If you're raising it to sell, it doesn't have anything to do with what people on this forum think. It's all about what the local people think.

Goat is primarily eaten by Middle Eastern and Latin American cultures. If you don't have enough of them in your area then you're not going to sell much goat meat. I ran into that problem in rural Illinois. After about 3 years I transitioned over to sheep.


----------



## birchtreefarm

I would caution not to lump all sheep into one "flavor" basket. Different breeds taste different. If you can, see if you can try some lamb from different breeds. You don't want to end up raising something that you don't like to eat! If you don't like it, why should your customers?

Also, on the wool side of things, if you don't want to deal with wool, you can look into hair sheep.

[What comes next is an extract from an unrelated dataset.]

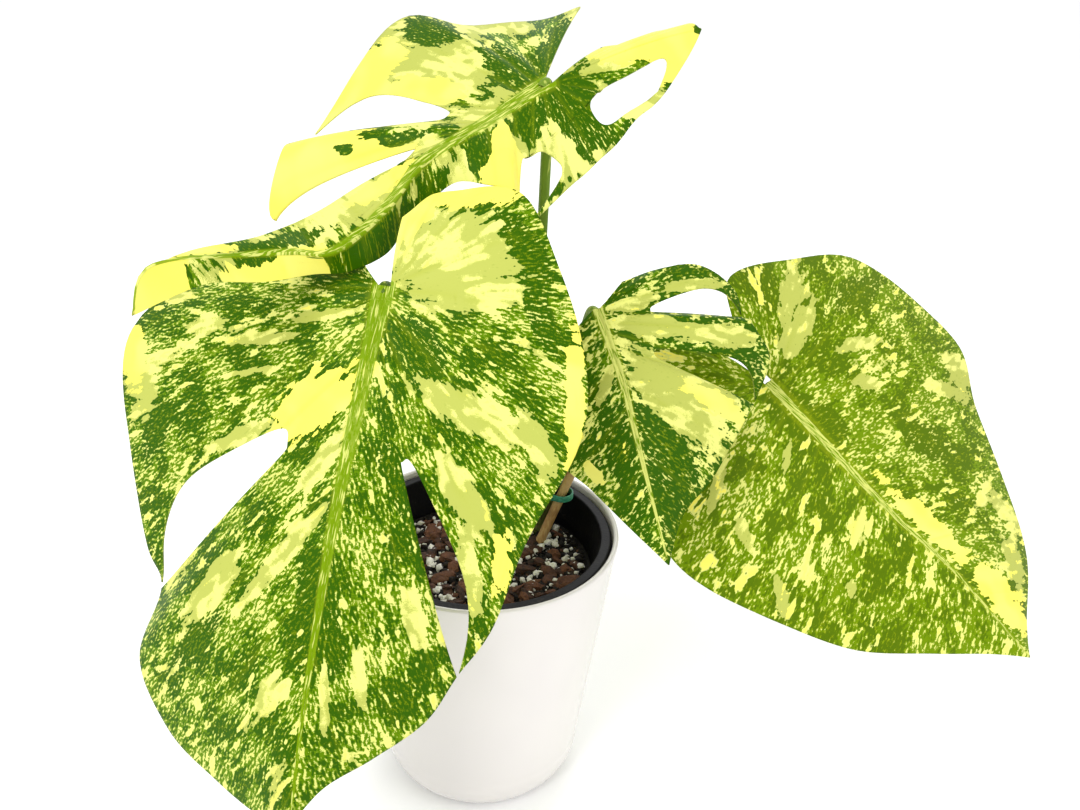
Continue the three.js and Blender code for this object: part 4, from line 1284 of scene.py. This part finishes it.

They don't require shearing and naturally shed their hair every year. I think I've read that they are fairly mild in taste as well, but as always, do your research.

I don't know if one meat is better than the other health-wise. I'd guess they are about the same.

Are sheep loud? They can be. Some of mine are loud, some aren't. Not much help, am I?


----------



## SLD Farm

I have dorper sheep and Boer goats. The dorper can be loud at times. I think the big question on normal sheep is the wool. They are more labor intensive than goats because of it. 
Dorpers and other hair sheep have no wool so that can be taken out of the equation. My dorper are great! I haven't hardly touched them all year. No feet trimming, no parasite issues, nothing. Easy keepers.

Around here sheep and goats at auction sell for similar prices per lb.

From the meat aspect...I like goat best.


----------



## francismilker

SLD Farm said:


> I have dorper sheep and Boer goats. The dorper can be loud at times. I think the big question on normal sheep is the wool. They are more labor intensive than goats because of it.
> Dorpers and other hair sheep have no wool so that can be taken out of the equation. My dorper are great! I haven't hardly touched them all year. No feet trimming, no parasite issues, nothing. Easy keepers.
> 
> Around here sheep and goats at auction sell for similar prices per lb.
> 
> From the meat aspect...I like goat best.


Good insights there! I too have to second the notion that hairsheep are much easier than wool sheep. Also, they tend to trend the goat prices at local auction as well. I don't see much difference in the ethniticy of those that purchase them either.


----------



## Bret4207

My lambs tend to grow much faster than my goats. So from a poundage aspect lambs would be a faster return.


----------